START TASK MATERIAL
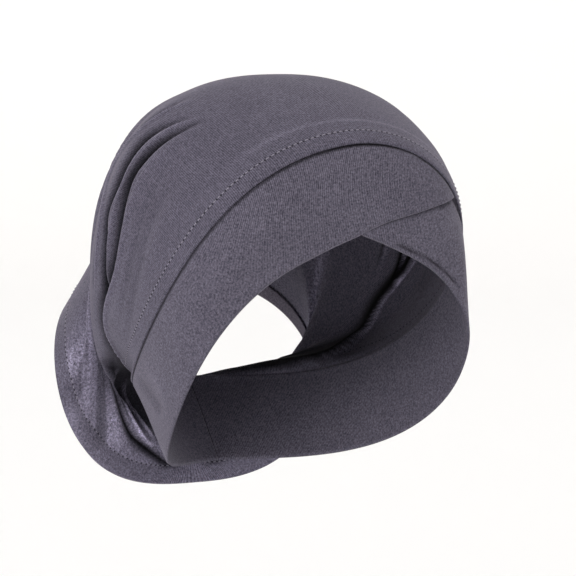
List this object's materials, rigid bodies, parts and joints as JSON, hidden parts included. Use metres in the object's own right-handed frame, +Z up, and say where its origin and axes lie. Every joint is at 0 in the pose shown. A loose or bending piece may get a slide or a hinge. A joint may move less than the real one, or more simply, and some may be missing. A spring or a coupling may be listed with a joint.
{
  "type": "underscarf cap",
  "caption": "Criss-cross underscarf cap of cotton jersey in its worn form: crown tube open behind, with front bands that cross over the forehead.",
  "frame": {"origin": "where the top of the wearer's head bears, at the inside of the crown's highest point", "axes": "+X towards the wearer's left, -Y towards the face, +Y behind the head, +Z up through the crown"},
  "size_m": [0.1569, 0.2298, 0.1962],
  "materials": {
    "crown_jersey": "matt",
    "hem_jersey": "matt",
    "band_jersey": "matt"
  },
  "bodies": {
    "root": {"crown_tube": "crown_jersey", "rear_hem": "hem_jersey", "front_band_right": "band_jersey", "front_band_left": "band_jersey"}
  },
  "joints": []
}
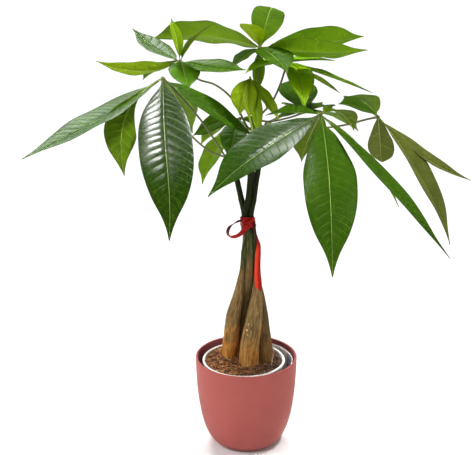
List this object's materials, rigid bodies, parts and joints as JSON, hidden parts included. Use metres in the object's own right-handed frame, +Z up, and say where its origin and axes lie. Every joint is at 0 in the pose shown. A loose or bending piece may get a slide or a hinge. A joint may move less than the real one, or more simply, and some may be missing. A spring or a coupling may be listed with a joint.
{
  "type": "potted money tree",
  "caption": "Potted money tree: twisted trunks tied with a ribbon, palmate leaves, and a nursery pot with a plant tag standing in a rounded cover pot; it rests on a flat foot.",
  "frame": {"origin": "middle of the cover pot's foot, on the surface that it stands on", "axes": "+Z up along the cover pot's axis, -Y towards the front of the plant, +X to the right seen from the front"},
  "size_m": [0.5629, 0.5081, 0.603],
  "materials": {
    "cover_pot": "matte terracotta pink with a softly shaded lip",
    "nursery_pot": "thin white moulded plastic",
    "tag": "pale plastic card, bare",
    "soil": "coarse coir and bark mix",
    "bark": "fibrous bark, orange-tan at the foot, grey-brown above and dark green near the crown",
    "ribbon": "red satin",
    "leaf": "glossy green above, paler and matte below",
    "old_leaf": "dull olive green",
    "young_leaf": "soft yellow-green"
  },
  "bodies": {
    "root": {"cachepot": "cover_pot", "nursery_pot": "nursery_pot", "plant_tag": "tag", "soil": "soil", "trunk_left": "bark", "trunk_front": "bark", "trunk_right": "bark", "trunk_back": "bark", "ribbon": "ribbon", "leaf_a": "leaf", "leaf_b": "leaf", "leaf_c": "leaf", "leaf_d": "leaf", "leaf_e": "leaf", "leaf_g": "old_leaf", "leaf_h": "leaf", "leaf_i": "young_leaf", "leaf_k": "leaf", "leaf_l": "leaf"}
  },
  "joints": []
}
END TASK MATERIAL
### TASK DETAILS
Print again each line of the listing above, exactly as it appears.

### RESULT OF THIS EXERCISE
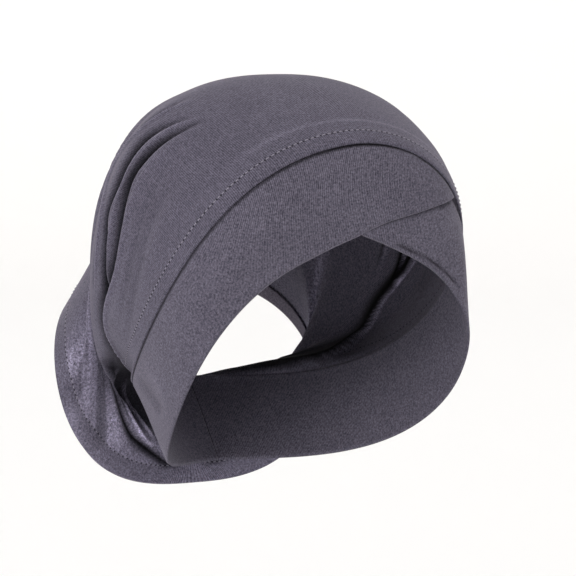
List this object's materials, rigid bodies, parts and joints as JSON, hidden parts included. Use metres in the object's own right-handed frame, +Z up, and say where its origin and axes lie. Every joint is at 0 in the pose shown. A loose or bending piece may get a slide or a hinge. A joint may move less than the real one, or more simply, and some may be missing. A spring or a coupling may be listed with a joint.
{
  "type": "underscarf cap",
  "caption": "Criss-cross underscarf cap of cotton jersey in its worn form: crown tube open behind, with front bands that cross over the forehead.",
  "frame": {"origin": "where the top of the wearer's head bears, at the inside of the crown's highest point", "axes": "+X towards the wearer's left, -Y towards the face, +Y behind the head, +Z up through the crown"},
  "size_m": [0.1569, 0.2298, 0.1962],
  "materials": {
    "crown_jersey": "matt",
    "hem_jersey": "matt",
    "band_jersey": "matt"
  },
  "bodies": {
    "root": {"crown_tube": "crown_jersey", "rear_hem": "hem_jersey", "front_band_right": "band_jersey", "front_band_left": "band_jersey"}
  },
  "joints": []
}
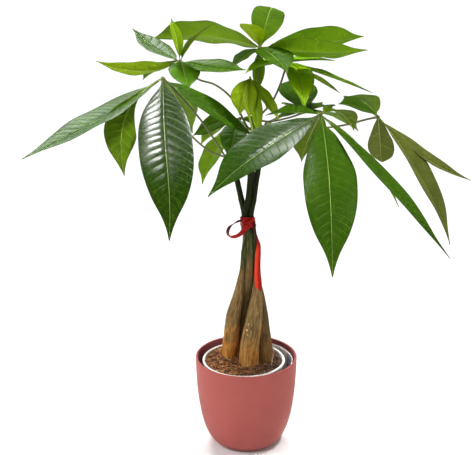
List this object's materials, rigid bodies, parts and joints as JSON, hidden parts included. Use metres in the object's own right-handed frame, +Z up, and say where its origin and axes lie. Every joint is at 0 in the pose shown. A loose or bending piece may get a slide or a hinge. A joint may move less than the real one, or more simply, and some may be missing. A spring or a coupling may be listed with a joint.
{
  "type": "potted money tree",
  "caption": "Potted money tree: twisted trunks tied with a ribbon, palmate leaves, and a nursery pot with a plant tag standing in a rounded cover pot; it rests on a flat foot.",
  "frame": {"origin": "middle of the cover pot's foot, on the surface that it stands on", "axes": "+Z up along the cover pot's axis, -Y towards the front of the plant, +X to the right seen from the front"},
  "size_m": [0.5629, 0.5081, 0.603],
  "materials": {
    "cover_pot": "matte terracotta pink with a softly shaded lip",
    "nursery_pot": "thin white moulded plastic",
    "tag": "pale plastic card, bare",
    "soil": "coarse coir and bark mix",
    "bark": "fibrous bark, orange-tan at the foot, grey-brown above and dark green near the crown",
    "ribbon": "red satin",
    "leaf": "glossy green above, paler and matte below",
    "old_leaf": "dull olive green",
    "young_leaf": "soft yellow-green"
  },
  "bodies": {
    "root": {"cachepot": "cover_pot", "nursery_pot": "nursery_pot", "plant_tag": "tag", "soil": "soil", "trunk_left": "bark", "trunk_front": "bark", "trunk_right": "bark", "trunk_back": "bark", "ribbon": "ribbon", "leaf_a": "leaf", "leaf_b": "leaf", "leaf_c": "leaf", "leaf_d": "leaf", "leaf_e": "leaf", "leaf_g": "old_leaf", "leaf_h": "leaf", "leaf_i": "young_leaf", "leaf_k": "leaf", "leaf_l": "leaf"}
  },
  "joints": []
}